Select from the data all lines with the word "piece".
--- Start DATA LINES ---
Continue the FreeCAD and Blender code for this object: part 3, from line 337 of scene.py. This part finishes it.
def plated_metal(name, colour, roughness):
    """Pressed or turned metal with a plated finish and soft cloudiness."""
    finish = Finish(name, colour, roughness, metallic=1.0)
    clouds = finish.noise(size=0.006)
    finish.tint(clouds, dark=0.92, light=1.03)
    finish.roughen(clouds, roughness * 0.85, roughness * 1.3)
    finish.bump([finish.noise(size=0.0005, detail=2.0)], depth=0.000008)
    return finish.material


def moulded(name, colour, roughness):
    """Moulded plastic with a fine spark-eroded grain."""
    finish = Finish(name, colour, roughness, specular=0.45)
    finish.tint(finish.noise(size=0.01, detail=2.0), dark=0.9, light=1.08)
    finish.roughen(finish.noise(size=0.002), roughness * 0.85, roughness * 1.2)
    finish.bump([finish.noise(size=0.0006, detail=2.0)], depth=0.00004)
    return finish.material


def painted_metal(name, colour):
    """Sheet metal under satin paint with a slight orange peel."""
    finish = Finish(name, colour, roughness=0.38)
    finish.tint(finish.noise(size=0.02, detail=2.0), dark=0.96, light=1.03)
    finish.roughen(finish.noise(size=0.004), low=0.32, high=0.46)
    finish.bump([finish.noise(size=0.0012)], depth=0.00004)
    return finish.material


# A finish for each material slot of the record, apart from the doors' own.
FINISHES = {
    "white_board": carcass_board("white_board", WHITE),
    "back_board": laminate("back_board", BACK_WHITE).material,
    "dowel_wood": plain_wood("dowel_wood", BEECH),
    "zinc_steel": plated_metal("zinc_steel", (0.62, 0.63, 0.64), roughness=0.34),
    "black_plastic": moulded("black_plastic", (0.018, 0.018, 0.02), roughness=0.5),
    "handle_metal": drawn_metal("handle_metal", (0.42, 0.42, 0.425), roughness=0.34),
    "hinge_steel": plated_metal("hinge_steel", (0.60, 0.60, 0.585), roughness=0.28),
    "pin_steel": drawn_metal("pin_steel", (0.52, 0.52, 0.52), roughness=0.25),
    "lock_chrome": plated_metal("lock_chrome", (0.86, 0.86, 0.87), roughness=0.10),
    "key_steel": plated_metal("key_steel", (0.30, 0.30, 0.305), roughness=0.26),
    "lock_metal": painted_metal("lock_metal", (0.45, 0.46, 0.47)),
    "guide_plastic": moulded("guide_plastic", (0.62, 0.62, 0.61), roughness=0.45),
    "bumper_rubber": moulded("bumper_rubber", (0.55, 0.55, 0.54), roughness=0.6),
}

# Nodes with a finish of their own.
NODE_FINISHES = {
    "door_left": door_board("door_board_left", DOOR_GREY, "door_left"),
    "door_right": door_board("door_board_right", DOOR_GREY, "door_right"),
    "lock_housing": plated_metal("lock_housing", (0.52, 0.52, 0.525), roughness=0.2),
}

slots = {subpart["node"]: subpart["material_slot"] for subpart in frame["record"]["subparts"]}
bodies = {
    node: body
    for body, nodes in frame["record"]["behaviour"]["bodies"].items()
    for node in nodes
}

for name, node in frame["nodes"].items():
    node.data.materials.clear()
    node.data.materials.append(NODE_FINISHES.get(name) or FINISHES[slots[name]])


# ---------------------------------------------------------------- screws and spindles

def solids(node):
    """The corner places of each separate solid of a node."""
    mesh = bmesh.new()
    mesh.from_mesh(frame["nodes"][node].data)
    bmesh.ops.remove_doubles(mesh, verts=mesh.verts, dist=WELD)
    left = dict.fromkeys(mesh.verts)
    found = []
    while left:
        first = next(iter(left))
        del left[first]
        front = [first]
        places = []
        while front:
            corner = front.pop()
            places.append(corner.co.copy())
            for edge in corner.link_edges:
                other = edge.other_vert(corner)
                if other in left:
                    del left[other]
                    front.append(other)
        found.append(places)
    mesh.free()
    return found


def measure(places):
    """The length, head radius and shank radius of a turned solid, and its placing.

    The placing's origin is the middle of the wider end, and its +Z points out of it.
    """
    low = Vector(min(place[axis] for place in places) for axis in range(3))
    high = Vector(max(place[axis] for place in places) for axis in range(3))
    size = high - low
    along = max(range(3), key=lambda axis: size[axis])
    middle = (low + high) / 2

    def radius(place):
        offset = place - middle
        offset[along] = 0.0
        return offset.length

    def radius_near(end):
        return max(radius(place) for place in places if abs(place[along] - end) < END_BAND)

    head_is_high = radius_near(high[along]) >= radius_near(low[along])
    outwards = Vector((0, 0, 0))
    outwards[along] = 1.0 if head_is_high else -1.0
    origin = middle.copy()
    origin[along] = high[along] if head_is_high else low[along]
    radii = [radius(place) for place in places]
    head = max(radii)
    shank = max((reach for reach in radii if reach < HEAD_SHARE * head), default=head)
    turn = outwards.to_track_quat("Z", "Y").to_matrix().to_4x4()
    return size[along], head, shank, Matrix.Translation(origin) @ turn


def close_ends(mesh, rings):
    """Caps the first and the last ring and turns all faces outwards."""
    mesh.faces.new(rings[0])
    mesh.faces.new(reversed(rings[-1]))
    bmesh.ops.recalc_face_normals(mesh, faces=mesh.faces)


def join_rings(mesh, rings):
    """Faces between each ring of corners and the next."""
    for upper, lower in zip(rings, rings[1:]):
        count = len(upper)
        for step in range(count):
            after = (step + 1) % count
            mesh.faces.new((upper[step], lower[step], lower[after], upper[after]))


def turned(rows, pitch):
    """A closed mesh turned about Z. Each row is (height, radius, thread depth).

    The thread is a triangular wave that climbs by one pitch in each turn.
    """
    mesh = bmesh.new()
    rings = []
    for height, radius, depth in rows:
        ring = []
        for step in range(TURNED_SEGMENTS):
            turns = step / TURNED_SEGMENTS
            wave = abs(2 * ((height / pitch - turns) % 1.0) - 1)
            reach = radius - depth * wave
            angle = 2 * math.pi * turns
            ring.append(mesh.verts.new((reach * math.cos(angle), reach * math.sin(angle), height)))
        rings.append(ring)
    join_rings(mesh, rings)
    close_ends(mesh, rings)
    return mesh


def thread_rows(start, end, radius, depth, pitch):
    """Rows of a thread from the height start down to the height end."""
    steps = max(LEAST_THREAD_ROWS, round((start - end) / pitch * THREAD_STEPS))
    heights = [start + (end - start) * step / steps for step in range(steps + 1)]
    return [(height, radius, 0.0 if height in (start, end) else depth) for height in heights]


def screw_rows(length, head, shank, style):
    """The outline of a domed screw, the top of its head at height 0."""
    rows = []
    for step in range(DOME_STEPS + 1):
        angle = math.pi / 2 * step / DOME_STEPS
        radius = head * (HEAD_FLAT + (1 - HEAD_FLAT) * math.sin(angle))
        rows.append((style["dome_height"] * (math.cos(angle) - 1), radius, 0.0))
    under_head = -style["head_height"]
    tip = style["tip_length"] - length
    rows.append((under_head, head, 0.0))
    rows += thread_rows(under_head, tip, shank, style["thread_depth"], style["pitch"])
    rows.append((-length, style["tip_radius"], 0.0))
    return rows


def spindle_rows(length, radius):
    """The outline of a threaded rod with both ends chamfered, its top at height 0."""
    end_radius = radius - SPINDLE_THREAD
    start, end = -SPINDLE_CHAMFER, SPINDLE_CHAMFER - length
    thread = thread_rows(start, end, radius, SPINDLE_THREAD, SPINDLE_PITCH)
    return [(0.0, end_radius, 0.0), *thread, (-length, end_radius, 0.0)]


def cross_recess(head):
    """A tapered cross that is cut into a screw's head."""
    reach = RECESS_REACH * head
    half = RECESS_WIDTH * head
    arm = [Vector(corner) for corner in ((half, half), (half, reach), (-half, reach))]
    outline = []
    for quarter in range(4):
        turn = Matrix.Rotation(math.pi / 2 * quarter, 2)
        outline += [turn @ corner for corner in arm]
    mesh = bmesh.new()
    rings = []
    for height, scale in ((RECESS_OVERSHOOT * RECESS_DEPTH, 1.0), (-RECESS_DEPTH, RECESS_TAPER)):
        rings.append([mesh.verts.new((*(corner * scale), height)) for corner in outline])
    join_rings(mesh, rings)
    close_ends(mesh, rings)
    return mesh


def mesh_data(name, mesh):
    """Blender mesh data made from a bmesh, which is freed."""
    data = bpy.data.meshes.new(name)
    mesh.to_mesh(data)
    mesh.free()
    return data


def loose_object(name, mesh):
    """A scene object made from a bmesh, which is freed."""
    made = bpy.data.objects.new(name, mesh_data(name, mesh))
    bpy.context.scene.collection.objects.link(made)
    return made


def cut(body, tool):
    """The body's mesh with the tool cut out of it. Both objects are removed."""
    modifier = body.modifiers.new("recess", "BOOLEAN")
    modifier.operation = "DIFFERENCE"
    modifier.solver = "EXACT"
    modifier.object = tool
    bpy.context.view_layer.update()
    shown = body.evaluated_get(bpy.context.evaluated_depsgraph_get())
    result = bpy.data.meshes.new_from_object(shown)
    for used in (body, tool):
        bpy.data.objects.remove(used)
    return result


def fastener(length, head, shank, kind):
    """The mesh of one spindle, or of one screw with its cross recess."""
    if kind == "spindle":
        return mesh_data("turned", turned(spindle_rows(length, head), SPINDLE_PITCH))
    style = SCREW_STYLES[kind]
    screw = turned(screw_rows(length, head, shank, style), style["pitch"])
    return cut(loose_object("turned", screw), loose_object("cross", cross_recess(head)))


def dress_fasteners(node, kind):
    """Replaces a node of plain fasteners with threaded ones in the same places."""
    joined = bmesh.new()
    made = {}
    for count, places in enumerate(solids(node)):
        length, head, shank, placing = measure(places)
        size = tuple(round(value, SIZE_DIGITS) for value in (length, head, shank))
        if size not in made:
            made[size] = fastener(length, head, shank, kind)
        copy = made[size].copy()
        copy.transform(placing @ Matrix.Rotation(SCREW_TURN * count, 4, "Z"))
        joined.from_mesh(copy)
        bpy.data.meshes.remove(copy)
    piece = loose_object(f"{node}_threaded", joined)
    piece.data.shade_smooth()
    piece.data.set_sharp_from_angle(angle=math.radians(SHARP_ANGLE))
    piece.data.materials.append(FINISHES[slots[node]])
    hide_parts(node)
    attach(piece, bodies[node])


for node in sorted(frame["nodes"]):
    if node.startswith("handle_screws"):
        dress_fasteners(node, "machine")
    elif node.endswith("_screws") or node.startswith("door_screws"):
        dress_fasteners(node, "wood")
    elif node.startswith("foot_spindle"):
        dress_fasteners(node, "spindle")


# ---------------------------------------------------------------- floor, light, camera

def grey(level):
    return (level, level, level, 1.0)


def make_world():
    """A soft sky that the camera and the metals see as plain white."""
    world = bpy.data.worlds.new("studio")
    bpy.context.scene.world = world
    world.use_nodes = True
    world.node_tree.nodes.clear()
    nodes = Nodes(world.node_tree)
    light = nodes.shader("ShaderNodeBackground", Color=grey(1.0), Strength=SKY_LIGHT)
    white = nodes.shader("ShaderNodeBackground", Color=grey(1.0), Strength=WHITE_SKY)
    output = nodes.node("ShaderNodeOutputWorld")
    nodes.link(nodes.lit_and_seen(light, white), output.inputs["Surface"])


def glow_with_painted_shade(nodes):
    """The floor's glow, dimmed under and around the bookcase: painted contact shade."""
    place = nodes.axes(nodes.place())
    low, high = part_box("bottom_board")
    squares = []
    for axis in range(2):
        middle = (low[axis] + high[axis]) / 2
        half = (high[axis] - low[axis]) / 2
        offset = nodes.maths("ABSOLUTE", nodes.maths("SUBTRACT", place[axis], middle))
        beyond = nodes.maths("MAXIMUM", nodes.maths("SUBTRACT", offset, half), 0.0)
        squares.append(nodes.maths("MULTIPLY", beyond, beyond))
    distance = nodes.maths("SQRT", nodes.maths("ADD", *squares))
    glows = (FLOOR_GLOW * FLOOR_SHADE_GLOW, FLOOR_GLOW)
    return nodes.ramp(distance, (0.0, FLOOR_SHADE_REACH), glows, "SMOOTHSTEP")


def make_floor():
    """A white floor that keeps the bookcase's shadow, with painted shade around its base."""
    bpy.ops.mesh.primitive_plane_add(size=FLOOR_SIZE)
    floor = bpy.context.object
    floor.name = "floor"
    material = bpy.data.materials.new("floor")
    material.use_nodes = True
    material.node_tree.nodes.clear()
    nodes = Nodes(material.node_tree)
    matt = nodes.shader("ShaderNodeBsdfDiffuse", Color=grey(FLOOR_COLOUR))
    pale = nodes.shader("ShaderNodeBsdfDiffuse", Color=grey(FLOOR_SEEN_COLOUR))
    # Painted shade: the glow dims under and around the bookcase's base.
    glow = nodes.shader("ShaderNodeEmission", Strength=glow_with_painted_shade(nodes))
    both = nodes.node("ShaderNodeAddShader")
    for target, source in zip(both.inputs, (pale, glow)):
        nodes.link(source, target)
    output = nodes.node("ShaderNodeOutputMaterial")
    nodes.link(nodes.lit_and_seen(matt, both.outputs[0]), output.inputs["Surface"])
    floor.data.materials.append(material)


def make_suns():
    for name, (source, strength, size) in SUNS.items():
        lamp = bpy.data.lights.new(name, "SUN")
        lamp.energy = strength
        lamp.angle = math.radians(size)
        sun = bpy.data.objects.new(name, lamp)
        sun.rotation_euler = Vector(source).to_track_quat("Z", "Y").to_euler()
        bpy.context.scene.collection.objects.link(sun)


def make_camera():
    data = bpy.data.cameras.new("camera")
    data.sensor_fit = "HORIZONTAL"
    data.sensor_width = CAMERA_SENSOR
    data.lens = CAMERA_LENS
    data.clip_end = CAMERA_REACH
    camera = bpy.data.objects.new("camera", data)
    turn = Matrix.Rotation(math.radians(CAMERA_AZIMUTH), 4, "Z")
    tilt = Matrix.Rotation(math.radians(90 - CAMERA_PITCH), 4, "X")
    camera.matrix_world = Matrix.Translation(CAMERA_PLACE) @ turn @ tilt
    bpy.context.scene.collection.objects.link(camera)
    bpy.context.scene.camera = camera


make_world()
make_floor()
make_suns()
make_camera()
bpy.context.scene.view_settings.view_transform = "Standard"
--- End DATA LINES ---
§ EXERCISE RESPONSE
    piece = loose_object(f"{node}_threaded", joined)
    piece.data.shade_smooth()
    piece.data.set_sharp_from_angle(angle=math.radians(SHARP_ANGLE))
    piece.data.materials.append(FINISHES[slots[node]])
    attach(piece, bodies[node])